CANNES 2009 – 2

Film di domenica 17 maggio

Images from the playground – Samson e Dalilah – Un prophète 

 bergman

Images from the playground ***

Il cortometraggio, curato da Stig Bjorkman – e sostenuto dal World Cinema Foundation di Martin Scorsese – raccoglie alcune delle immagini girate da Ingmar Bergman sul set dei suoi film nel corso degli anni ’50 e ’60, con una piccola cinepresa 9,5 mm.

Ci sono le sue attrici, Harriet Anderson, Bibi Anderson e Liv Ullman, ci sono Victor Sjostrom nel posto delle fragole, ci sono le parole sue e dei suoi attori, a commentare le immagini rubate dal set.
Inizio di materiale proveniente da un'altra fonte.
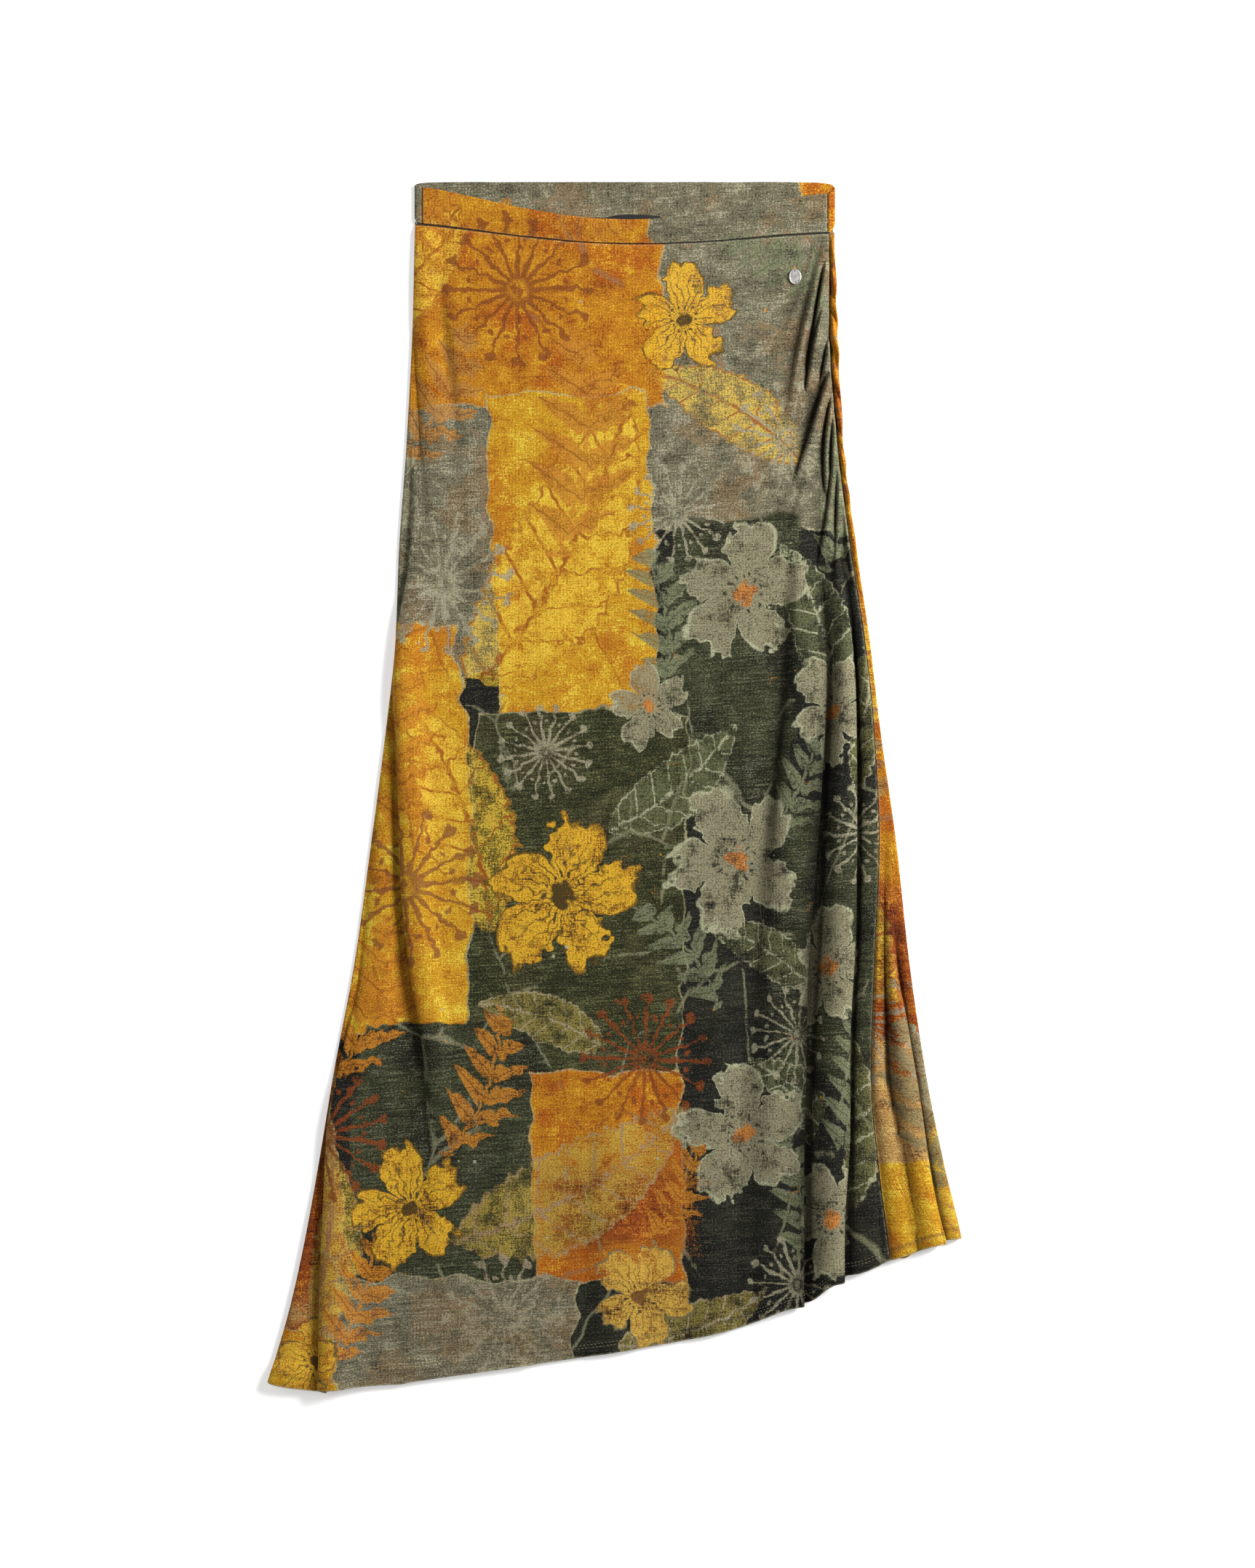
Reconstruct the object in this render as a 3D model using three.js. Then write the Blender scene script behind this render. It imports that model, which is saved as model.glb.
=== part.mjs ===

La Teodora film di Vieri Razzini film dovrebbe lanciarlo anche in Italia: sarebbe una delizia per tutti i cinephiles.

  

Samson e Dalilah **

L’opera prima di Warwick Thornton è ambientata tra un gruppo di homeless aborigeni, dove due giovani cercano una impossibile via di fuga alla routine ed alla violenza della piccola comunità etnica.

Avvolto dai silenzi dei protagonisti, che finiscono per esprimersi solo con il proprio comportamento e con la musica che ascoltano, il film è più interessante nella prima parte, dedicata alle giornate sempre identiche dei due personaggi nel deserto australiano, mentre diventa più prevedibile quando i due scappano verso una città, che finisce per respingerli con la stessa violenza e la stessa indifferenza: memorabile la scena del gallerista d’arte tradizionale.

 Profeta

Un Prophète ****

Risuonano le note di Mack the knife, alla fine di Un prophète, Malik esce finalmente dal carcere, lo aspetta una donna e mentre i due camminano, tre macchine li seguono a passo d’uomo: il piccolo criminale è diventato un boss.

Sembra una storia di Bunker, ma non c’è redenzione, non c’è salvezza, se non quella possibile attraverso la forza, il sangue e le armi.

Il racconto di formazione di Audiard è in fondo un viaggio alla ricerca di un’identità: il giovanissimo arabo Malik non sa da che parte stare.

Finisce per diventare il braccio destro del criminale corso Cesar Luciani, che sostanzialmente comanda la prigione sia attraverso i suoi uomini, sia con l’aiuto delle guardie e dell’amministrazione.

Malik imparerà lo stranissimo dialetto parlato dal capo, un misto di italiano e francese, pur di farsi accettare nel gruppo.

La prova d’iniziazione arriverà prestissimo: ma l’omicidio di un testimone scomodo, messa in scena da Audiard con feroce realismo, continuerà ad accompagnare Malik per tutti gli anni di prigionia.

Il film alterna il realismo nella descrizione della vita dietro le sbarre, dove non può esserci riabilitazione, e momenti onirici: tra sogni premonitori e fantasmi del passato, Malik imparerà a farsi strada, picchiando, spacciando droga, uccidendo su commissione nei permessi fuori dal carcere.

La prova mimetica di Tahar Rahim si rispecchia in quella di Niels Arestrup, nella parte del boss Cesar: i loro duelli,vfisici e verbali, assumono potenti sfumature edipiche, sino al sorprendente ribaltamento finale.

Il primo autorevole candidato alla Palma d’oro. Applauditissimo in sala.